Below is a listing; copy all of it exactly.

* * * *

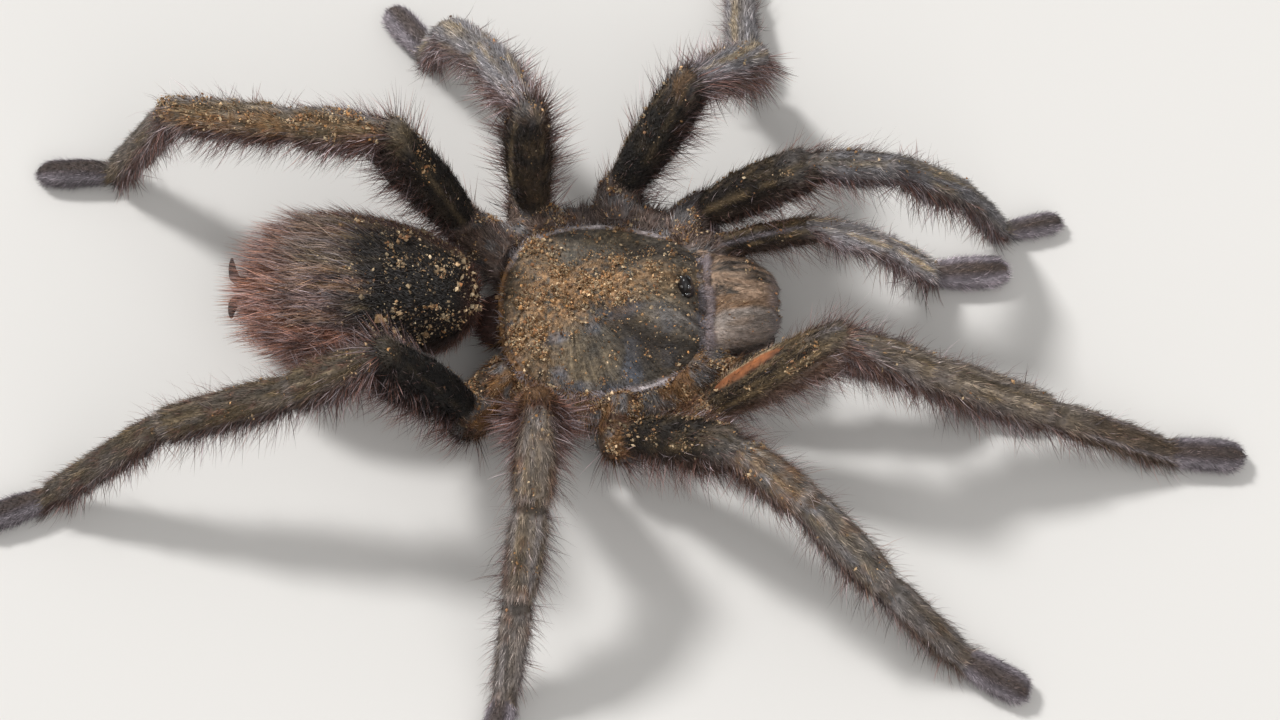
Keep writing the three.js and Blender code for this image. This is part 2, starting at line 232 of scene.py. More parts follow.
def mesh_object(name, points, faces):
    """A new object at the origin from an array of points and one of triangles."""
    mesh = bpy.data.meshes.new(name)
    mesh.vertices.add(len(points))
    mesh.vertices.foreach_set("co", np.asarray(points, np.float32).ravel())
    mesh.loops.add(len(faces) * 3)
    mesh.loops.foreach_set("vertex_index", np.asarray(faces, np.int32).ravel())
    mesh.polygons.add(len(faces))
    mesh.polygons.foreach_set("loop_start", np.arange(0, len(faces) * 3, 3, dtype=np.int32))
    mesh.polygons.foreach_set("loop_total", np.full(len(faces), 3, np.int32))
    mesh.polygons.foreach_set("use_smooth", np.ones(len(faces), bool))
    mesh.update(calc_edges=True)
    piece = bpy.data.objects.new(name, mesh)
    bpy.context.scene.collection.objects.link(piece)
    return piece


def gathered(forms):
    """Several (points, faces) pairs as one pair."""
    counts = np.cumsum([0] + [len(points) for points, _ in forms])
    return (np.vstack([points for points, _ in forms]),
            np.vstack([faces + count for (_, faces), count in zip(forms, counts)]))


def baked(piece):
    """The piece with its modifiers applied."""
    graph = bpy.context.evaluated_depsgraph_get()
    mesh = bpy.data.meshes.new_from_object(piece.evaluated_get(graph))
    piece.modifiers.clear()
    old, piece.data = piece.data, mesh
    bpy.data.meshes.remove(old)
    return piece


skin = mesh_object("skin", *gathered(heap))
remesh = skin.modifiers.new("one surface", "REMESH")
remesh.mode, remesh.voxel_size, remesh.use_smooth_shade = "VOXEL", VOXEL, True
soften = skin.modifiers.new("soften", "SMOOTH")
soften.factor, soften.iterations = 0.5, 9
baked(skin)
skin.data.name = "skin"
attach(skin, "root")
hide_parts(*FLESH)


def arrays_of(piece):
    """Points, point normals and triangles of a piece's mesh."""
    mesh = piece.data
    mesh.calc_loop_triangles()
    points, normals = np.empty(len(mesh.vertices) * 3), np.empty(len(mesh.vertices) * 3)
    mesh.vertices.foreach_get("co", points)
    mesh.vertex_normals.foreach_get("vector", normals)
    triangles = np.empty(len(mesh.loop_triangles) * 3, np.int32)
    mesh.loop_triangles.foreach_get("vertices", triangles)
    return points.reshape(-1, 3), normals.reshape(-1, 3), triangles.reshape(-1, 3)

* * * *

> _ANSWER BELOW_:
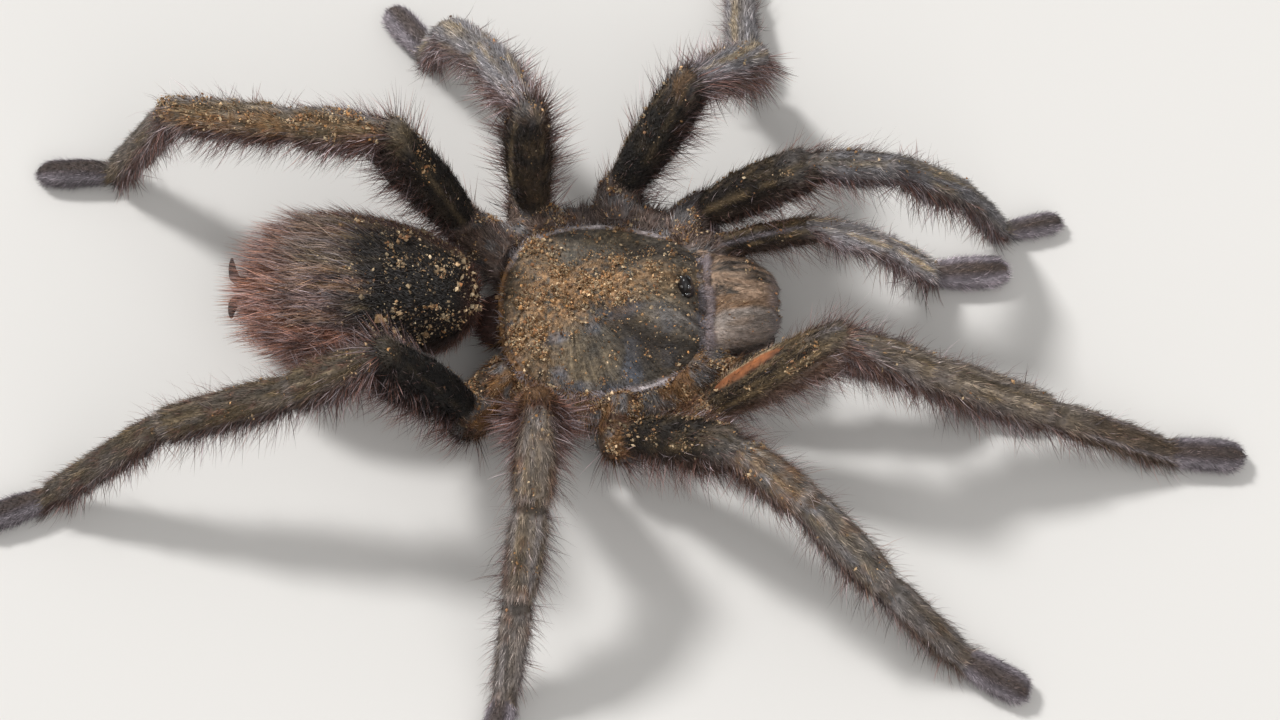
Keep writing the three.js and Blender code for this image. This is part 2, starting at line 232 of scene.py. More parts follow.
def mesh_object(name, points, faces):
    """A new object at the origin from an array of points and one of triangles."""
    mesh = bpy.data.meshes.new(name)
    mesh.vertices.add(len(points))
    mesh.vertices.foreach_set("co", np.asarray(points, np.float32).ravel())
    mesh.loops.add(len(faces) * 3)
    mesh.loops.foreach_set("vertex_index", np.asarray(faces, np.int32).ravel())
    mesh.polygons.add(len(faces))
    mesh.polygons.foreach_set("loop_start", np.arange(0, len(faces) * 3, 3, dtype=np.int32))
    mesh.polygons.foreach_set("loop_total", np.full(len(faces), 3, np.int32))
    mesh.polygons.foreach_set("use_smooth", np.ones(len(faces), bool))
    mesh.update(calc_edges=True)
    piece = bpy.data.objects.new(name, mesh)
    bpy.context.scene.collection.objects.link(piece)
    return piece


def gathered(forms):
    """Several (points, faces) pairs as one pair."""
    counts = np.cumsum([0] + [len(points) for points, _ in forms])
    return (np.vstack([points for points, _ in forms]),
            np.vstack([faces + count for (_, faces), count in zip(forms, counts)]))


def baked(piece):
    """The piece with its modifiers applied."""
    graph = bpy.context.evaluated_depsgraph_get()
    mesh = bpy.data.meshes.new_from_object(piece.evaluated_get(graph))
    piece.modifiers.clear()
    old, piece.data = piece.data, mesh
    bpy.data.meshes.remove(old)
    return piece


skin = mesh_object("skin", *gathered(heap))
remesh = skin.modifiers.new("one surface", "REMESH")
remesh.mode, remesh.voxel_size, remesh.use_smooth_shade = "VOXEL", VOXEL, True
soften = skin.modifiers.new("soften", "SMOOTH")
soften.factor, soften.iterations = 0.5, 9
baked(skin)
skin.data.name = "skin"
attach(skin, "root")
hide_parts(*FLESH)


def arrays_of(piece):
    """Points, point normals and triangles of a piece's mesh."""
    mesh = piece.data
    mesh.calc_loop_triangles()
    points, normals = np.empty(len(mesh.vertices) * 3), np.empty(len(mesh.vertices) * 3)
    mesh.vertices.foreach_get("co", points)
    mesh.vertex_normals.foreach_get("vector", normals)
    triangles = np.empty(len(mesh.loop_triangles) * 3, np.int32)
    mesh.loop_triangles.foreach_get("vertices", triangles)
    return points.reshape(-1, 3), normals.reshape(-1, 3), triangles.reshape(-1, 3)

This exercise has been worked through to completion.